Now our messages between our domains are pulled out of the main request thread, and operate in an asynchronous fashion with Sidekiq as the runner.

Code in our domains are kept clean - note that there are no direct references to the other subdomains within each subdomain. Our app more cleanly segregates the responsibilities between each app, heavy workloads are naturally balanced as they move to worker threads.

Caveats: Beware of overbuilding

If you are on a small app, you probably should go with approach #1. The weight of indirection can be a cognitive load on development, unless you truly need to build async code in #2. The overhead and conceptual complexities of the approach can only be justified with large codebases, or in apps where a domain-centric view (and segregation) of code is present.

Caveats: Event subscriptions can be a tangled mess

Note that the act of wiring can quickly fan out into a spidery mess of handlers - you could even further decouple your handlers by modeling a global event bus as a publisher, and having each domain tap into the bus’ events and figure out how to handle each event on its own.

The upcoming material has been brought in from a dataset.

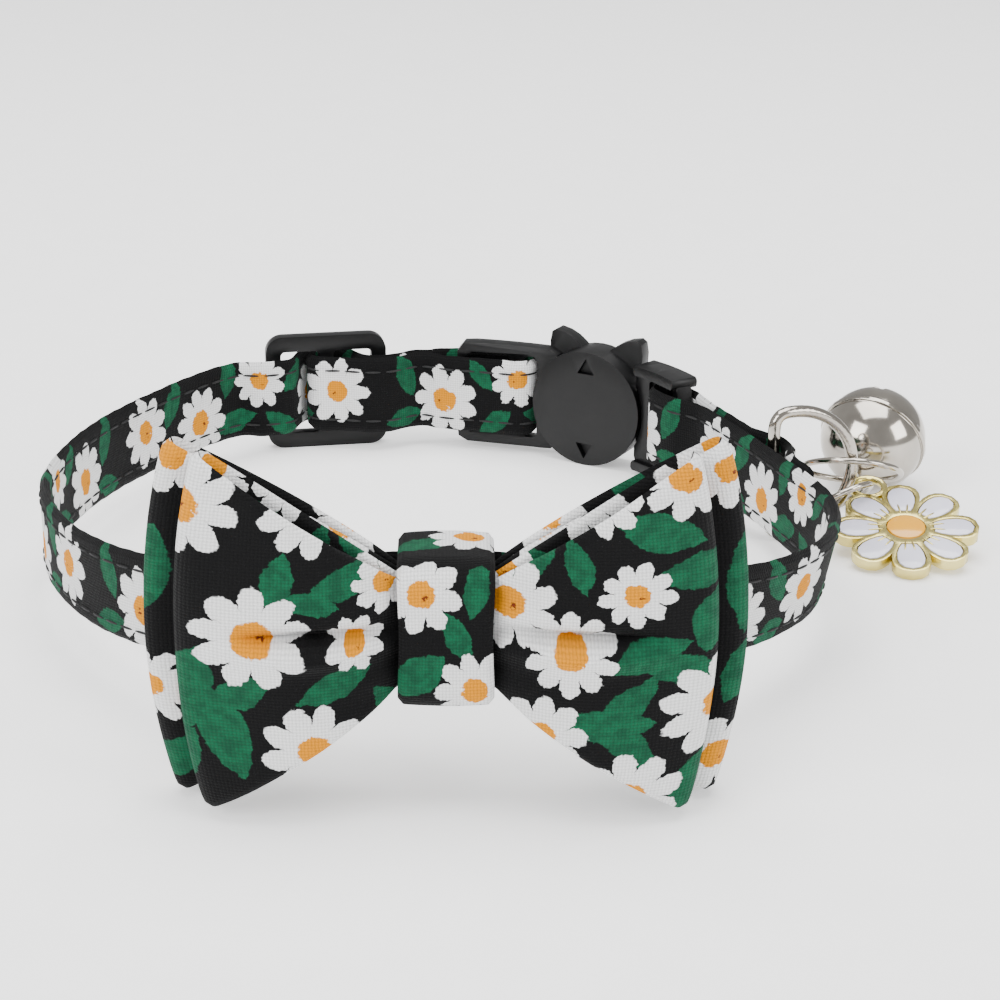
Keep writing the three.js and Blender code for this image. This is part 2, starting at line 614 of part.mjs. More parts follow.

Caveats: transactional consistency!

If you implement this asynchronously, you’ll have to think about how to deal with transactional consistency. Can you design your data models (and database schema) to support independent updates without any dependencies? How will you handle the case when one domain action fails and the other completes?

You may have to roll your own two-phase commit here, the specifics of which I won’t delve into. However, for most of our applications, we may want to skip the asynchronous and keep our events synchronous.